(Recorded data)
— begin —
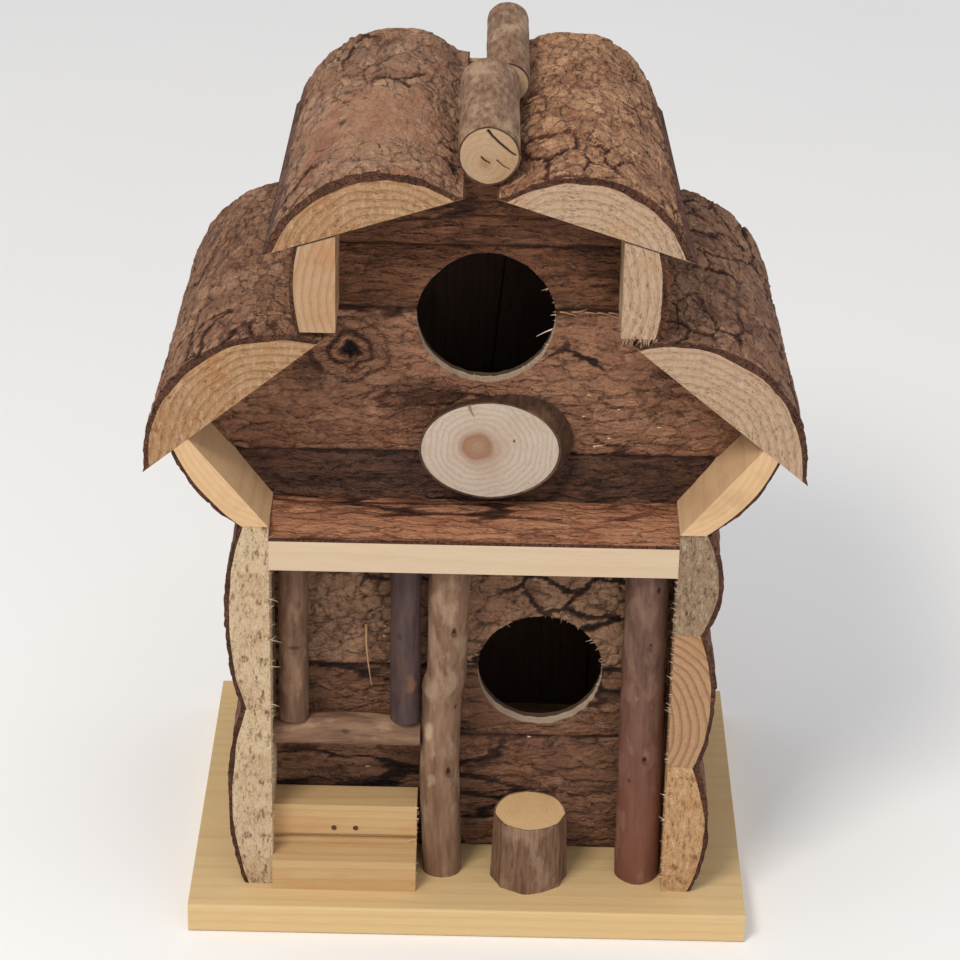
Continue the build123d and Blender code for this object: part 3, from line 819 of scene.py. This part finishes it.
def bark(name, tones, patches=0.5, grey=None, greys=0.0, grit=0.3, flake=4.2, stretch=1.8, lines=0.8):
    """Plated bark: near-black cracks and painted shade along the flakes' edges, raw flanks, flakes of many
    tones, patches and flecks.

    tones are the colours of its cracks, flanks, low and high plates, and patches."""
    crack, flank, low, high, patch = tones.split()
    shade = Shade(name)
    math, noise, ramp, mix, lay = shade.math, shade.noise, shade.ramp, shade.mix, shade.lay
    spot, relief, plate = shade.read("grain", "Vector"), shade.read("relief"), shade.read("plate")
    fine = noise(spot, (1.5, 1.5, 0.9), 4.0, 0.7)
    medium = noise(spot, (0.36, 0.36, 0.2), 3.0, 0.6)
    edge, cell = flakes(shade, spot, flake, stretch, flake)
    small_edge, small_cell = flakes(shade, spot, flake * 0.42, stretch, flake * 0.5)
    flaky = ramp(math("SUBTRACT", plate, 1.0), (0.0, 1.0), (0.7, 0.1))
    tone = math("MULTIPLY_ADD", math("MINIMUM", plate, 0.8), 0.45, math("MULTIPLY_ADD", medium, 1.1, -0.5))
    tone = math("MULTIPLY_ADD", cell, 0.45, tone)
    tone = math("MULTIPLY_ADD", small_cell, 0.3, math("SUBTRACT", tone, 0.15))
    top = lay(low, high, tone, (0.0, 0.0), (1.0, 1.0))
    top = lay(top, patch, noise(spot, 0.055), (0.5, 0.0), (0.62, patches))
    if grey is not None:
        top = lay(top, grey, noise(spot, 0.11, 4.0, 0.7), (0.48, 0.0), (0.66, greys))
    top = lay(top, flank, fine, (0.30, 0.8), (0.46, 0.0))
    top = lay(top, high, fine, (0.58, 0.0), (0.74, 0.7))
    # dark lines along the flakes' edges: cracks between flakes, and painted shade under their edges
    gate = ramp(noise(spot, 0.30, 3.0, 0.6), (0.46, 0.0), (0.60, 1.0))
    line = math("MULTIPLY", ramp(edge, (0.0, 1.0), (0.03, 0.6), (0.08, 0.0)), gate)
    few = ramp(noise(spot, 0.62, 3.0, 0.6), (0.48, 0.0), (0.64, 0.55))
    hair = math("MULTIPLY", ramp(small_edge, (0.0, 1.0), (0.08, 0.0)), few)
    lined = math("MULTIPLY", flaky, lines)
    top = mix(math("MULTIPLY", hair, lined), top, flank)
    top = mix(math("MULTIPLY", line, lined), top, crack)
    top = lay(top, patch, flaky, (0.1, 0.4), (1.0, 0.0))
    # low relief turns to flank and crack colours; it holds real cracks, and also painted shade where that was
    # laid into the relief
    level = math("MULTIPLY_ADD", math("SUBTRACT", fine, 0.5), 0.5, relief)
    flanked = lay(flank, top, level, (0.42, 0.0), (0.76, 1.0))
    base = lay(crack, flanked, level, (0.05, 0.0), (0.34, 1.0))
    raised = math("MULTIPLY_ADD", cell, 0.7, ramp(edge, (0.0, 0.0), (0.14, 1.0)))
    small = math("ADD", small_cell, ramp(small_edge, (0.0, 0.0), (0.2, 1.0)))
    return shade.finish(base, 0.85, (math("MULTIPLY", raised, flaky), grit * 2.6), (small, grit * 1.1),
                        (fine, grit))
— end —
— begin —
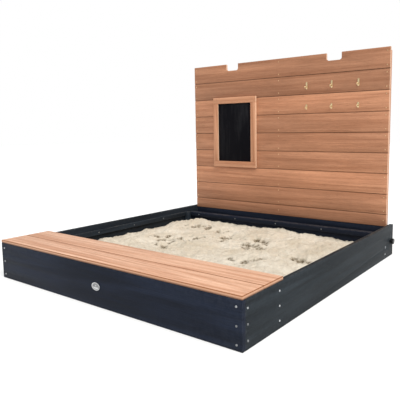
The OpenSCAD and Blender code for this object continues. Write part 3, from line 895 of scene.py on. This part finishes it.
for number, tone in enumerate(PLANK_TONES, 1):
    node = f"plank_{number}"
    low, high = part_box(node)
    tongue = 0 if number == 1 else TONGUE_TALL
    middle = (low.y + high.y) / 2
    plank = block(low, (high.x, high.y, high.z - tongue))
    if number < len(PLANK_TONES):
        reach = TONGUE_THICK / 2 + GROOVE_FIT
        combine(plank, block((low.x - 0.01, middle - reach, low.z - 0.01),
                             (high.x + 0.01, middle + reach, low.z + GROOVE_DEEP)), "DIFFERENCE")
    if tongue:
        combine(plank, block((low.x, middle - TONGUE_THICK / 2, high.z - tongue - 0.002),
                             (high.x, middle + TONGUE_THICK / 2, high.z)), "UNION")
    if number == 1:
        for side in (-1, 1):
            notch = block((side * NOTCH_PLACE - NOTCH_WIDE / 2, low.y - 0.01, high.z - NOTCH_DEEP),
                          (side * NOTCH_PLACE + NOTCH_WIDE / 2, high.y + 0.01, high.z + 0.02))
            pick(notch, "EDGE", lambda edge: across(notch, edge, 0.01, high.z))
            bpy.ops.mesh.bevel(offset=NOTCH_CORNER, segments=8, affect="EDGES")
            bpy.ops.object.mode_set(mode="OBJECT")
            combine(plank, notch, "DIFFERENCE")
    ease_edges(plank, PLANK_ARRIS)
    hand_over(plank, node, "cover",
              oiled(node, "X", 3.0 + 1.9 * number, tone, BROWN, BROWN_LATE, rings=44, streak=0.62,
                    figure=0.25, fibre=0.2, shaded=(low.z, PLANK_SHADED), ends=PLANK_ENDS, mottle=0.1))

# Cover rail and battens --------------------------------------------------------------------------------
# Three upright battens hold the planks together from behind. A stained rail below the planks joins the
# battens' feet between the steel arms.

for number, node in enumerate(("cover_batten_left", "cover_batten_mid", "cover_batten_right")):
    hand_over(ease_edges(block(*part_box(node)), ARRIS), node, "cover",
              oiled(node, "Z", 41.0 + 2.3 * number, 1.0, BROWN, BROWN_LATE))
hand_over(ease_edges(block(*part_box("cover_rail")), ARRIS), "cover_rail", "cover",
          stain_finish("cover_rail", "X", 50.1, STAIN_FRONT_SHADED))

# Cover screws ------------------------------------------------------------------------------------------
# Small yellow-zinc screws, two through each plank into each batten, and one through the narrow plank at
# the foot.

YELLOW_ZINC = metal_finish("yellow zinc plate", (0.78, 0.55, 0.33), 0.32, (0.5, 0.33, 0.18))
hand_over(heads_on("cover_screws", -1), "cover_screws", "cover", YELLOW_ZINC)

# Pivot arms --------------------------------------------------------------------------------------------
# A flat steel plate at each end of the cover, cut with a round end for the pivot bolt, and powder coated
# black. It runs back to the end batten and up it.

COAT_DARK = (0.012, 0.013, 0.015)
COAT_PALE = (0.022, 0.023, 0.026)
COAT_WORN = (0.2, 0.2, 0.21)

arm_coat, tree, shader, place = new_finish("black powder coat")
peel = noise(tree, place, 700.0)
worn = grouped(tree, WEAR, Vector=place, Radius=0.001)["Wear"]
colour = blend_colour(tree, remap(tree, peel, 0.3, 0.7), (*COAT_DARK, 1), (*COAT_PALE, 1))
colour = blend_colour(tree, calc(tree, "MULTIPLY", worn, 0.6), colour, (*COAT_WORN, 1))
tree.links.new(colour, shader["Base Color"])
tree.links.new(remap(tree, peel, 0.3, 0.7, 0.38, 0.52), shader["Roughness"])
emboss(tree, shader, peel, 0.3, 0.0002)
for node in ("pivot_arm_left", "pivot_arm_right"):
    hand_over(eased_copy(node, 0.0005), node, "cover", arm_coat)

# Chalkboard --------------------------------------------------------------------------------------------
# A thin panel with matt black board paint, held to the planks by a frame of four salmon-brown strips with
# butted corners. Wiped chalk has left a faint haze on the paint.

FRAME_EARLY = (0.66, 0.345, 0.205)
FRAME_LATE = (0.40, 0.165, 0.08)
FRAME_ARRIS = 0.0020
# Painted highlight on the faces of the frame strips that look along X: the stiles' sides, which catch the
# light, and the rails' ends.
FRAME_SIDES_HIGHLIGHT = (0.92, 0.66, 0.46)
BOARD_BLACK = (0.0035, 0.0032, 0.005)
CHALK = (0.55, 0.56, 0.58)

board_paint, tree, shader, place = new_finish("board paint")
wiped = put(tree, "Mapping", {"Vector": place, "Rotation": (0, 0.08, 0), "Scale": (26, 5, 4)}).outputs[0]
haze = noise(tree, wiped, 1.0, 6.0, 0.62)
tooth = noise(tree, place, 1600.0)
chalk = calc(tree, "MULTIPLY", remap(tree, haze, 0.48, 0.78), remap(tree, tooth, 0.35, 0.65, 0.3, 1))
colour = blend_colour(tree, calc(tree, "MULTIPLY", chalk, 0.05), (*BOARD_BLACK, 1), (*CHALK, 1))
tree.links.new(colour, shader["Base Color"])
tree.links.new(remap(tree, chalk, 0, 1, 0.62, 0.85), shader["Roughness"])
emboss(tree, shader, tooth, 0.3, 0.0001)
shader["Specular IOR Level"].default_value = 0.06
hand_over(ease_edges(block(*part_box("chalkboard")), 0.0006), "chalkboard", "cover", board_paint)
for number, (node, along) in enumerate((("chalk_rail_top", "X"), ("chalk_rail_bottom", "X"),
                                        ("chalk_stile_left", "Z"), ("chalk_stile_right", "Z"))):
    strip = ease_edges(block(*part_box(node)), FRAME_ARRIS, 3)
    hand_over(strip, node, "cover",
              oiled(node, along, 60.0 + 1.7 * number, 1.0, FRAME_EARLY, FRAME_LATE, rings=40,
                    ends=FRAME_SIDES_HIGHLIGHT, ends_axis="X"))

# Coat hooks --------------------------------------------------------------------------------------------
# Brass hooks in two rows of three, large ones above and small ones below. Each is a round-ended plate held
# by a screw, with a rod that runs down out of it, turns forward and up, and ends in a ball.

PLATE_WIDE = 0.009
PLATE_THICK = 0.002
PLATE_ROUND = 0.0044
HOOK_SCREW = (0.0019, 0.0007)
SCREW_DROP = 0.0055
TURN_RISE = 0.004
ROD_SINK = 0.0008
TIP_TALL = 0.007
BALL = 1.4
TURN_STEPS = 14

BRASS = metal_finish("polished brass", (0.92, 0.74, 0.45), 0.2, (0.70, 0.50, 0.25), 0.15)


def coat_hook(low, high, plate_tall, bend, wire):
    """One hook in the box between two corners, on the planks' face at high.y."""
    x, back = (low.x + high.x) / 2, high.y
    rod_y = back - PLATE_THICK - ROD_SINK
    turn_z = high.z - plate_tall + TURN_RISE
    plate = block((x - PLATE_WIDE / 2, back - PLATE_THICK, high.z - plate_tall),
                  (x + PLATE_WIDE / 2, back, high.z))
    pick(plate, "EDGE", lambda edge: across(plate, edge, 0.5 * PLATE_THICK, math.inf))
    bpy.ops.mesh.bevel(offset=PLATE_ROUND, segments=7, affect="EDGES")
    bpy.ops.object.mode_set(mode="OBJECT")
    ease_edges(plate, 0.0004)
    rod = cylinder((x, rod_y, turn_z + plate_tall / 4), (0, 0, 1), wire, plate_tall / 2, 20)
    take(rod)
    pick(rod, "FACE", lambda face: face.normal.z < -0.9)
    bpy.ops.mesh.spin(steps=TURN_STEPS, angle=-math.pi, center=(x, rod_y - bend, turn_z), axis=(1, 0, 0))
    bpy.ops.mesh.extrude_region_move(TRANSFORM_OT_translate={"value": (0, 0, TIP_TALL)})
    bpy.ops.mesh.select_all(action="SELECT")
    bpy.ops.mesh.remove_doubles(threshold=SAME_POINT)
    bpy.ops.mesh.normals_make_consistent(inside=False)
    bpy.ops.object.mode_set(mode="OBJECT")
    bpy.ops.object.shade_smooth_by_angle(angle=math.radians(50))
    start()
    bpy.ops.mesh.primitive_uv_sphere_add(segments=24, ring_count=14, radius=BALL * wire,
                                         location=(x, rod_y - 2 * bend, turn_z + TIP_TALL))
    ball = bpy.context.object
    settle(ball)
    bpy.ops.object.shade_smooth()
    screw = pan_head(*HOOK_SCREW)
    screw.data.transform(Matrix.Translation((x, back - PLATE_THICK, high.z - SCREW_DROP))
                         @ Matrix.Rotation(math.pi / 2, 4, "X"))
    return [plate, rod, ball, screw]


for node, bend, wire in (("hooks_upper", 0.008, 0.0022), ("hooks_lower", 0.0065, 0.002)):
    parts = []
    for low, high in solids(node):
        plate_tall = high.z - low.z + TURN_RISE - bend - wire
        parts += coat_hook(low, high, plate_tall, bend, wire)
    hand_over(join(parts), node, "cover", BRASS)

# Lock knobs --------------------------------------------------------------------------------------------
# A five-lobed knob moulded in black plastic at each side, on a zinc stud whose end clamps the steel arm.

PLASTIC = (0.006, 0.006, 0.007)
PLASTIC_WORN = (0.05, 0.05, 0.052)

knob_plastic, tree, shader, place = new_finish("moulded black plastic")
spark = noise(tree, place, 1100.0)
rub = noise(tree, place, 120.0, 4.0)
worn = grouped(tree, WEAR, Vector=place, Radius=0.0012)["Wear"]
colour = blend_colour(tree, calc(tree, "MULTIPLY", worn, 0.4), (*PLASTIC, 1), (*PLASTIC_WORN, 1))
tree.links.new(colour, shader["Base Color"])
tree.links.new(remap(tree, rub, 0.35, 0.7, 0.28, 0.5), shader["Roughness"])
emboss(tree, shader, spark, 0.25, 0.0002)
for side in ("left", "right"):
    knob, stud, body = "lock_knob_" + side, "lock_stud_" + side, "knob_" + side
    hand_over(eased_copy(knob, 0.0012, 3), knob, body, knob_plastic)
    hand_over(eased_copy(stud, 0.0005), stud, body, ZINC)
— end —
=== EXERCISE BRIEF ===
Return each line of the data that contains the string "from".

=== REPLY TO THE EXERCISE ===
Continue the build123d and Blender code for this object: part 3, from line 819 of scene.py. This part finishes it.
The OpenSCAD and Blender code for this object continues. Write part 3, from line 895 of scene.py on. This part finishes it.
# Three upright battens hold the planks together from behind. A stained rail below the planks joins the